The court will look at the impact of disclosure on the journalist and source, noting that although the burden rests on the applicant, the journalist can provide evidence to the extent possible it would not reveal their source. [13] Impacts could include minor inconveniences (unwanted publicity) or more serious professional or financial consequences, judicial proceedings, or violence. [14] Although the court noted that the list of criteria is non-exhaustive, ultimately disclosing the identity of the source is only the appropriate remedy where the advantages of doing so outweigh the disadvantages. [15]

Abella J., in the sole dissent, would have set-aside the disclosure authorization and quashed the subpoena. In her view, the new test anticipates that “absent exceptional circumstances, a presumption of protection for journalistic sources will prevail”. [16]

Future Implications

The SCC’s interpretation of the new CEA provisions confirm broader, more robust protections for journalistic sources. It has, however, left unanswered a number of issues that are bound to end up before the courts again. For instance, the definition of “journalist” seemingly applies to professional journalists. Can citizens journalists (those participating in journalistic-like roles through social media or other platforms) fall under the definition of “journalist” and take advantage of these broader protections for sources? And if not, can these citizen journalists, or those participating in the public debate, take advantage of the old common law Wigmore test? [17]

Further, any “balancing” exercise entered into by the court can lead to discretionary decision-making and less-predicable outcomes.

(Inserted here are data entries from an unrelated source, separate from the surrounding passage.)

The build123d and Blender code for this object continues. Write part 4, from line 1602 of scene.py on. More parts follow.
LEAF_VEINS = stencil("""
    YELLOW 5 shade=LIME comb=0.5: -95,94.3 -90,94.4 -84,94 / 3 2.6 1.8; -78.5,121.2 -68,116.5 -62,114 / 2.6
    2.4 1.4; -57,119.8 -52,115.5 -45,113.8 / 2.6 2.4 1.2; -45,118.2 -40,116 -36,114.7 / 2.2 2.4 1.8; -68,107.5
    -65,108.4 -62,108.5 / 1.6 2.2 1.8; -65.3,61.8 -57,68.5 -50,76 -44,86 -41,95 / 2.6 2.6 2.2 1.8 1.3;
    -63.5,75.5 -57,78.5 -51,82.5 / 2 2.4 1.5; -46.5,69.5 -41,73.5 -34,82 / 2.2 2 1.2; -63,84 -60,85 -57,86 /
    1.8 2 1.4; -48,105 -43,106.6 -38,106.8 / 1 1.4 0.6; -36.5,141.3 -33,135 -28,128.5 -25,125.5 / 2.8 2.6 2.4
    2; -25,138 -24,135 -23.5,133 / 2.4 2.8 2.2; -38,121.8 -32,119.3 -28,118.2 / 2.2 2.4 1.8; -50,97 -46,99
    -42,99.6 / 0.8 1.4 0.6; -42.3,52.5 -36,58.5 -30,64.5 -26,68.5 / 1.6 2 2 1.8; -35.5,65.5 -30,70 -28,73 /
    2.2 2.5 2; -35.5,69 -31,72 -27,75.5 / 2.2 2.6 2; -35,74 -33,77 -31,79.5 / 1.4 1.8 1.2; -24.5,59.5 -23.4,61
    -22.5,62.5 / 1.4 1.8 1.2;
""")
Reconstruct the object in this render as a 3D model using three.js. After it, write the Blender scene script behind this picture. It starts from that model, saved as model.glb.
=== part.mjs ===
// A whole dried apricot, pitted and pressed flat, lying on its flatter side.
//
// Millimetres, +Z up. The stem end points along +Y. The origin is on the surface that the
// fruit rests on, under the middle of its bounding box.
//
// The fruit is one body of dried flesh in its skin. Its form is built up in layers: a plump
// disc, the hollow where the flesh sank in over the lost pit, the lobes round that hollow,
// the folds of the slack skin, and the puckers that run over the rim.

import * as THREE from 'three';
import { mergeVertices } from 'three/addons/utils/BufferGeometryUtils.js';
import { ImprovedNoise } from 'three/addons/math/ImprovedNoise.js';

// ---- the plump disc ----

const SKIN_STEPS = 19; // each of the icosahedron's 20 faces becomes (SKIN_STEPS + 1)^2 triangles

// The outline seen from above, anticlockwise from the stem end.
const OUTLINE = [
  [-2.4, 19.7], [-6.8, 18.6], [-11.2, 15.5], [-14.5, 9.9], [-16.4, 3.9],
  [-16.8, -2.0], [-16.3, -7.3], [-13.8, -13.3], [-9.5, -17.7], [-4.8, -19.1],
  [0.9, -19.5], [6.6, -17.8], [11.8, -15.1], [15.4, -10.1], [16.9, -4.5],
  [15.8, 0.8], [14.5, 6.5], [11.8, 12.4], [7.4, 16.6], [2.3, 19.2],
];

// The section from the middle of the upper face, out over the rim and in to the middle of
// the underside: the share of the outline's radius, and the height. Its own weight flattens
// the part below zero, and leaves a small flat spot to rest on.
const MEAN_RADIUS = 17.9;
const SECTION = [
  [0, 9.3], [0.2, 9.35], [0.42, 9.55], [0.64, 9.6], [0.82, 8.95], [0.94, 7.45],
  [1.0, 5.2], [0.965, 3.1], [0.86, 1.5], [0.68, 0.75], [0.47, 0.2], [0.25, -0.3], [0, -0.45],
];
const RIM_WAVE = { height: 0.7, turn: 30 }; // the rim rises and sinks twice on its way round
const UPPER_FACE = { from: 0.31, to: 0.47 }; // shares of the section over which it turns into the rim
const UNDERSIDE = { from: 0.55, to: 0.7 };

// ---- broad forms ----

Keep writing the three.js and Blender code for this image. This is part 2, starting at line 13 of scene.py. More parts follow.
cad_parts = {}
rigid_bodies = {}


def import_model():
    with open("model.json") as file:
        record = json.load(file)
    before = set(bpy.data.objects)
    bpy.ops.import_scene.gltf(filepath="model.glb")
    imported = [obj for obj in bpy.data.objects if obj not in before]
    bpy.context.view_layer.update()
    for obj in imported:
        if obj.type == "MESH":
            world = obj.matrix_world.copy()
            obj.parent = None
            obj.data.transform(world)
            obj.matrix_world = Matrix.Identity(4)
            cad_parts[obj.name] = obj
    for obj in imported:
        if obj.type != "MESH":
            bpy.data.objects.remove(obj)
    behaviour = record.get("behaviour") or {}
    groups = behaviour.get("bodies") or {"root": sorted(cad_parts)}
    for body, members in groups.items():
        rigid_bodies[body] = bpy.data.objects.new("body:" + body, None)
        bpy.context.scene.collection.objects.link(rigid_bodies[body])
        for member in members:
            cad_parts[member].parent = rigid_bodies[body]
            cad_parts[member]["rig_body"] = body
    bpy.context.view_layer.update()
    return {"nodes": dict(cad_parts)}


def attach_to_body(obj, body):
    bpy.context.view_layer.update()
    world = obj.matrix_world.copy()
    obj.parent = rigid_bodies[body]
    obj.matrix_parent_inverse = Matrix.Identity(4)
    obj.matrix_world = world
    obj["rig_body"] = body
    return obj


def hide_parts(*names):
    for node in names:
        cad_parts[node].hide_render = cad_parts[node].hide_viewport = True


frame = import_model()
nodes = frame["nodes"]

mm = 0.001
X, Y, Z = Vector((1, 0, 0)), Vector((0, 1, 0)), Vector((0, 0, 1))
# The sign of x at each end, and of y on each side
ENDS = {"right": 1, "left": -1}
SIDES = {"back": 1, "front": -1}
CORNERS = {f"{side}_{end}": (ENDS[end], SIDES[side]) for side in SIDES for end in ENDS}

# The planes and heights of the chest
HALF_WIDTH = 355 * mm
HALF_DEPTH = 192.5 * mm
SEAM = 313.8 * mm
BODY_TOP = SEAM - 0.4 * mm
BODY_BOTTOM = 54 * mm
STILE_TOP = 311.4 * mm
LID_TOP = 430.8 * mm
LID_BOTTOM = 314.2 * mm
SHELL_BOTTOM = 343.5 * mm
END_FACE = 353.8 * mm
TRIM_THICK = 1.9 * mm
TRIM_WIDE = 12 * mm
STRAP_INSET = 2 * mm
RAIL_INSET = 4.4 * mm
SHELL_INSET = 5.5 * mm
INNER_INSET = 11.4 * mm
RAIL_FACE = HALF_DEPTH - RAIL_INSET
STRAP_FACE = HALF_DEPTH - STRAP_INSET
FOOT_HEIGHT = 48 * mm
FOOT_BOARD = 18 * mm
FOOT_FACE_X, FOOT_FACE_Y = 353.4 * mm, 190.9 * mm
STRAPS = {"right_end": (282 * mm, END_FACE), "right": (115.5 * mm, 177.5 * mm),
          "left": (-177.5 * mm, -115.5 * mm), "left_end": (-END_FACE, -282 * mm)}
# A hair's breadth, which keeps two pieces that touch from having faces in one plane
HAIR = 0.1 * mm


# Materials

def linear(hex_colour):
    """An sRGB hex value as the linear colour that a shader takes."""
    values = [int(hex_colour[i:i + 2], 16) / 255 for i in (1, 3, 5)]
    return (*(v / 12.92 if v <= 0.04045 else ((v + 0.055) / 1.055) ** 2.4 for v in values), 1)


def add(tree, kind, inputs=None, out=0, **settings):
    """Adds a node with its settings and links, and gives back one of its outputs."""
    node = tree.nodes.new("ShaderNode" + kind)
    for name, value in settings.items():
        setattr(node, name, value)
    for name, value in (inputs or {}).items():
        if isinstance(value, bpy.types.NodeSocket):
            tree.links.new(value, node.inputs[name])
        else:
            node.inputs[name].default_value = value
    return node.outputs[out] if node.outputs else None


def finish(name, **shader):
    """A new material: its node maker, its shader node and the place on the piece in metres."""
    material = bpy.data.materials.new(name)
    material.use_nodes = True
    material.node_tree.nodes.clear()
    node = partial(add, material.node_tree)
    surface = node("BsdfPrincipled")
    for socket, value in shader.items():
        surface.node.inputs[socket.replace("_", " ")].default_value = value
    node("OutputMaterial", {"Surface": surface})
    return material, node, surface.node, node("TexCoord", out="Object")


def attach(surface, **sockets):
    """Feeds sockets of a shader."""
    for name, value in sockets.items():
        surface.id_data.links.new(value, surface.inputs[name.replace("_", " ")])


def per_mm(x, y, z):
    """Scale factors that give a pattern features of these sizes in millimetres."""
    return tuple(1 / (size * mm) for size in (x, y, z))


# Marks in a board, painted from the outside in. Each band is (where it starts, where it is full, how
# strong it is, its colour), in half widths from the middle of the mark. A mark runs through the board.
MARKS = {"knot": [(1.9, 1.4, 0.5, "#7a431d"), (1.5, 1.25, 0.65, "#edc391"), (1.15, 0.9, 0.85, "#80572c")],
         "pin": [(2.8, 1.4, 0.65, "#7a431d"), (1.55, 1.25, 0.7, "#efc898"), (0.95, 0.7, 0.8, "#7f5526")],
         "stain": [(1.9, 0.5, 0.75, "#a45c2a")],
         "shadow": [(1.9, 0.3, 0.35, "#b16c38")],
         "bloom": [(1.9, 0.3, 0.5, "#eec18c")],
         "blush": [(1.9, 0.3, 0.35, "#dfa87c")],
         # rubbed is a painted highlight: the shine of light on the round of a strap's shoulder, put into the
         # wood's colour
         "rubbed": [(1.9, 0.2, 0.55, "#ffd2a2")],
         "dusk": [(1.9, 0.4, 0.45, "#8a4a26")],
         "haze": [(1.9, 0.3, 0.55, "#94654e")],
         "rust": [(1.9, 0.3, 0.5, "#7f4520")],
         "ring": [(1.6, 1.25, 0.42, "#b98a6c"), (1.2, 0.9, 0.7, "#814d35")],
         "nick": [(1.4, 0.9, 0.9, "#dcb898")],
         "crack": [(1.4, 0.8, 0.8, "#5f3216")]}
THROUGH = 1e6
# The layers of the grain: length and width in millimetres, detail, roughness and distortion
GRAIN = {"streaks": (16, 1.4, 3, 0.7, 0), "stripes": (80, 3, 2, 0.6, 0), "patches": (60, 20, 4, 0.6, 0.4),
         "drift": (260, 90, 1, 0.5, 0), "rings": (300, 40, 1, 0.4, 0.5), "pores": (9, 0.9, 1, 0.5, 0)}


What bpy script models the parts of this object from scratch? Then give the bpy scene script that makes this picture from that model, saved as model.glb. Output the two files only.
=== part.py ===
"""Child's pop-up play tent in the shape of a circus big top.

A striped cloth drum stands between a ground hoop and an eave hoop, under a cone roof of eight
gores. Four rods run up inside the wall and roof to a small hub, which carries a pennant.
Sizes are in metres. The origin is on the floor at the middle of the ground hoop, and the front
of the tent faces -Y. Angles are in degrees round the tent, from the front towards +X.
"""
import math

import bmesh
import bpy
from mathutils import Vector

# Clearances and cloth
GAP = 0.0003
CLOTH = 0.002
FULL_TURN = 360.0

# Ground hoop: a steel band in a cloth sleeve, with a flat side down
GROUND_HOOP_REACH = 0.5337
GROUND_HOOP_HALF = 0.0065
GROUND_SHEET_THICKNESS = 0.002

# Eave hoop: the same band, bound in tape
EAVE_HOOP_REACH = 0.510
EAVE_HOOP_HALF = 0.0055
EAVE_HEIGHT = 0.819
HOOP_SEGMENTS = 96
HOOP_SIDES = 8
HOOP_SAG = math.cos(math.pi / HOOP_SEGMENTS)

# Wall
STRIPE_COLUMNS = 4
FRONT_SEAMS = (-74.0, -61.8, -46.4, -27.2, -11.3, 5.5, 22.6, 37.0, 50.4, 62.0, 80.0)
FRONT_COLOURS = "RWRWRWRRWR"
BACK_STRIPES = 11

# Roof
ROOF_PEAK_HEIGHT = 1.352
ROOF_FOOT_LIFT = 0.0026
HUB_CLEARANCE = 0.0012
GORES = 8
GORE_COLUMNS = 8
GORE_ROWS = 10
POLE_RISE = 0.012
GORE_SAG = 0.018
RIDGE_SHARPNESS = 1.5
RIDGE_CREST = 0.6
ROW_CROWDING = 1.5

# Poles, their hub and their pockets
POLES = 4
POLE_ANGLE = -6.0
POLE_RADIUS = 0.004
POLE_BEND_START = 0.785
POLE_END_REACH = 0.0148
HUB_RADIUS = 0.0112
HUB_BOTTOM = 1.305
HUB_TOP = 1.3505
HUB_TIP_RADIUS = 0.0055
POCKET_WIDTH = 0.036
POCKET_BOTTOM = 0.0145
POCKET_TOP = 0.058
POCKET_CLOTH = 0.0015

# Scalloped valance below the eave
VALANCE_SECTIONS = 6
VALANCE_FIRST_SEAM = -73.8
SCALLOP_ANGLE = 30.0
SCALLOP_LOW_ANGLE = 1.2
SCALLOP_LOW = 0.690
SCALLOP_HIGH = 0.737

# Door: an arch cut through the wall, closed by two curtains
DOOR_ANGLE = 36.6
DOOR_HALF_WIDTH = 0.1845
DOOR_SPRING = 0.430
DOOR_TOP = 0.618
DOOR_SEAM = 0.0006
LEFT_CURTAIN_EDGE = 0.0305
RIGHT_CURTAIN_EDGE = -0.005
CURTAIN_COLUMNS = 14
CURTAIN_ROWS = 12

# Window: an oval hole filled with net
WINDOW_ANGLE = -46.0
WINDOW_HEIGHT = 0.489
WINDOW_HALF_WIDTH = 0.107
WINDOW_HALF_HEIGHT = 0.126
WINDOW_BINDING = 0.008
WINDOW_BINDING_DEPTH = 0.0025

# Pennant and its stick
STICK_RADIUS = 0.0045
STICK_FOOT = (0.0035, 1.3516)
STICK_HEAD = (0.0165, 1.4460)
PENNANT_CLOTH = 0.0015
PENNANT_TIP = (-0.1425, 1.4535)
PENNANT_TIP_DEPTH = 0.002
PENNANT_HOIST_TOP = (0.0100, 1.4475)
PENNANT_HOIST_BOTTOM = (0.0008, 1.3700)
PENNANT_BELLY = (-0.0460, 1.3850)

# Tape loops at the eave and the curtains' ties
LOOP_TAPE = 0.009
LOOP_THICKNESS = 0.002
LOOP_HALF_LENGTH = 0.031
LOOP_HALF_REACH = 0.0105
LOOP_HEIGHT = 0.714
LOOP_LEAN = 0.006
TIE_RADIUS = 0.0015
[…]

Will future courts conduct a balancing exercise that affords greater protections to upholding freedom of expression and the media’s essential role in Canadian democracy, or carve out exceptions by analyzing the content of information provided by sources (without the full context) thereby reducing the ability of journalists to fulfill their mandate?

Although the SCC did not rule on the specifics in this case, it did provide helpful guidance to lower courts, particularly by affirming that the JSPA was intended to provide robust protections for journalistic sources and confirmed greater protections for the media in conducting their investigative work that remains of central importance to Canadian democracy.

[1] Denis v Côté, 2019 SCC 44 [Denis v Côté].

[2] Journalistic Sources Protection Act, SC 2017, c 22

[3] S 488.01 of the Criminal Code was amended by the JSPA and applied to warrants issues with respect to journalist’s communications or to objects, documents of data in the possession of a journalist.

[4] Denis v Côté at para 27 and Abella J.’s dissent at para 69.

[5] See R v National Post, 2010 SCC 16 and Globe & Mail v Canada (Attorney General), 2010 SCC 41.

[6] Denis v Côté at para 34.

[7] Denis v Côté at para 39.

[8] Ibid at para 41.

[9] Ibid at para 44.

[10] Ibid at para 43.

[11] Ibid at para 47.

[12] Ibid at para 49.

[13] Ibid at para 51.

[14] Ibid.

[15] Ibid at para 52.

[16] Ibid at para 71.

[17] This question was undecided and left open by the Court: Ibid at para 38.